All Good Children - Catherine Austen [91]
Dallas and I groan in unison.
As we approach Syracuse, the toll-booth operators smile at us. “Christmas shopping?” they ask.
After Syracuse, the highway leads to nowhere but Freaktown and the border, and the guards are not so friendly. “Where are you headed?” a butchy white woman asks at the last toll. She surveys our salt-and-pepper family with a scowl.
“We’re going to a funeral,” Mom says.
Hopefully it won’t be our own.
EIGHTEEN
We hit Freaktown sooner than expected. I thought we’d see blackened forests or glowing craters or shanties on the outskirts, but there’s an ordinary town ahead, flat and dated, at the end of an empty highway. There’s an official welcome sign that says the population is 120,000, but it’s at least thirty years old. It’s been painted over with the words, Welcome to Freaktown, in six-foot letters. I shiver when the headlights reveal the sign. Not because I’m scared of Freaktown, although that’s true enough, but because the bottom of the sign is scrawled with the word, WITHSTAND. We’re driving slowly. The sign does not blur by. I am not imagining things. The word WITHSTAND stares me in the face in my darkest hour. It’s like God is talking to me. I don’t like it.

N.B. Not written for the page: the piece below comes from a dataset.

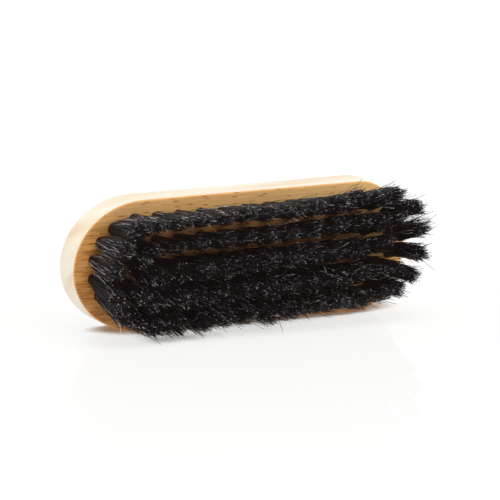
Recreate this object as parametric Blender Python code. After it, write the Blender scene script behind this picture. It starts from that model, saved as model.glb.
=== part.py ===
"""Shoe brush: a beech block filled with bunches of black horsehair. Metres, +Z up.

The brush lies on one long side, as on a table. The origin is on that flat side, under the middle of
the rings of bunches.
Every piece is made in the brush's own frame, where the bristle face is the XY plane, the block is
below it and the hair rises along +Z. One empty then turns that frame over on to its side, so that
the hair points along -Y and the hidden back of the block faces +Y.

The hair stands in nested rings: a middle row, an inner ring and an outer ring. Each stretch of a ring
is one piece, made of its strip of the wooden face, the plugs of hair in the drilled holes below it,
and the strands that fan out above it.
"""

import math
import random

import bmesh
import bpy
from mathutils import Matrix, Vector

# Block
BLOCK_LENGTH = 0.140
BLOCK_WIDTH = 0.050
BLOCK_THICKNESS = 0.0125
BLOCK_SHIFT = -0.0009
LEFT_END_LENGTH = 0.0285
RIGHT_END_LENGTH = 0.0200
FACE_EDGE_ROUND = 0.0007
BACK_EDGE_ROUND = 0.0015

# Places of the bunches on the face
EDGE_TO_OUTER_RING = 0.0072
BUNCH_PITCH = 0.0092
OUTER_END_COUNT = 6
OUTER_END_STEP = math.radians(23)
INNER_END_COUNT = 2
INNER_END_STEP = math.radians(80)

# Drilled holes and what sits in them
HOLE_DIAMETER = 0.0042
WOOD_BEHIND_HOLES = 0.005
STRIP_THICKNESS = 0.0017
STRIP_MARGIN = 0.0034
SEAT_CLEARANCE = 0.0003

# Hair
HAIR_LENGTH = 0.025
HAIR_LENGTH_SPREAD = 0.0008
STRANDS_ROUND_BUNCH = 6
STRAND_THICKNESS = 0.0011
STRAND_TIP_THICKNESS = 0.0017
BUNCH_TIP_RADIUS = 0.0030
FLARE_ALONG = 0.04
FLARE_ACROSS = 0.16
SWEEP_AT_MIDDLE = 0.0030
SWEEP_AT_ENDS = 0.0038
TABLE_MARGIN = 0.0012
TABLE_PRESS = 0.15
SEED = 11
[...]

The highway turns into Freaktown’s main street, the only route to the bridge north. The road is broken and bumpy but not much worse than where we’ve come from. There’s no other way to go forward. “Maybe we should wait till morning,” I suggest.
“Don’t be silly,” Mom says. She turns down the high beams, dials up the heat, checks that the doors are locked. We breathe shallow and cringe into our seats.
Abandoned fast-food restaurants fringe us on both sides: Denny’s, MacDonald’s, Kentucky Fried Chicken, Taco Bell, Dunkin’ Donuts, Arby’s, Jack in the Box, Pizza Hut, A&W, Baskin Robbins, Quiznos, Domino’s, Hardee’s, Dairy Queen, Roly Poly, Church’s Chicken, Burger King, dozens of them side by side with gas stations, empty for twenty-five poisoned years. Bits of siding, lights and drainage pipes are torn off the exteriors, and if we had the balls to stop and look inside, we wouldn’t find appliances. But the shells are intact, happy and colorful after all these years under a brutal sun.
I’ve studied North American history but I’ve never imagined anything quite like this. This is a landscape paved in grease and gasoline, prosperity and peace. A world where everybody had a car and a doctor and a right to an education, where entire lifetimes were spent in weekend shopping sprees and drives to the beach just to look at the waves. It boggles my mind, the number of people with cash required to make this street exist. “What do they eat here now?” I ask. “Do you think there’ll be roadblocks?”
“Shut up,” Dallas says. “You’ll scare your sister.”
“She’s asleep.”
“Shut up anyway.”
“They’re not going to eat us, honey,” Mom says, but really she doesn’t have a clue.
After the last fast-food restaurant, the road climbs a hill. Mom slows at the crest, expecting to descend into total darkness. But the town below us flickers with light. Smoke rises from chimneys, windows sparkle in a rainbow of colors.
“Oh my god,” Mom whispers. “I forgot it’s Christmas.”
She eases the car down the slope.
Freaktown does not look like the Freakshow footage. It’s just a rundown town, probably rundown long before the disaster. The main street is lined with three-story stone and brick buildings with stores on the bottom and apartments on top, nineteenth-century styling—patterned brickwork around the windows, recessed entrances, wooden awnings. The original signboards have been painted over in several languages to read, Doctor, Appliances, Food, Housing, Trade, Clinic. Most of the glass in the display windows is still in place, and where the windows are broken, they’re boarded up and painted to look like vistas—forests, oceans, fields of wheat, white gabled houses with rabbits in the yard. This is not what reality programming led me to expect. You need a fully functional brain to transform a broken window into a view.